Thursday 11 November 2010

Communication is everything

One thing with working with technical people, such as engineers or science people and programmers and so on, is that they have amazing ideas, but they can't communicate these ideas to others.

Communicating ideas to others is a crucial thing, because we are people and people communicate. In more relevant terms, great ideas will die unless you can get them across to others who can get on board and make them into reality. You might have a great idea, but if you can't turn it into reality and start producing it to the benefit of others, what was the point of having it at all?

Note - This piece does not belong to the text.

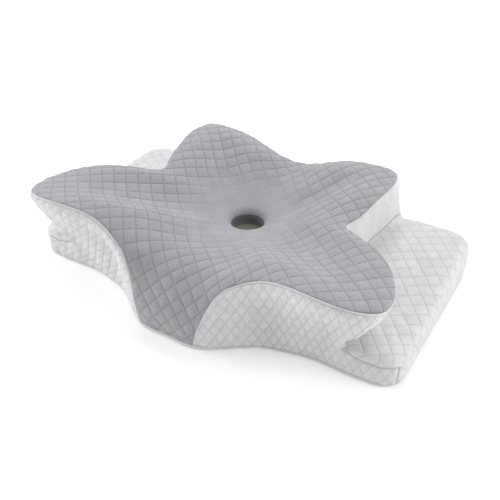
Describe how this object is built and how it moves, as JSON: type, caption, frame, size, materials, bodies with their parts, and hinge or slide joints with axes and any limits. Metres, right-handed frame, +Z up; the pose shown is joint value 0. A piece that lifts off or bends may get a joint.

Often techies or (as the Swedish business magnate Rune Andersson called them,) technical freaks, have great ideas on a technical level, but they often don't know how to turn them into commercially viable project. This is nothing against technical people in particular and I'm not suggesting that they are deficient in business specifically, but people can usually only be good at so many things. People that are good at both business and technical things are hated anyway: just look at Mark Zuckerberg. They even made a nasty movie about him.

Today at Innovation In Mind, a conference going on in Lund, we had a speech by William Cockayne from Stanford University. Cockayne walked to the stage to Eric Clapton's song Cocaine. It was cheesy.

What he said later in his speech was much more interesting though. He presented his communications tool, which he takes to companies around the world in order to help them get a bright spark idea and take it so people in the communication, market, finance and management departments so they can understand it and get behind it.

Instead of using paper, Post-its or a whiteboard, Cockayne suggested that you should get regular rubbish and items from around the office and home to create metaphorical models that everyone can see, touch and modify. Sticky tape, rubber bands, cups, cardboard, paper, scissors, straws, plastic and so it. The inventory doesn't need to be designed for the purpose: that would just limit creativity.

By making the creativity and communication process interactive, people can see it, change it, discuss it and really get an idea about how it works.

It gets people together and makes a memorable experience that can really trigger people. Its certainly worth trying.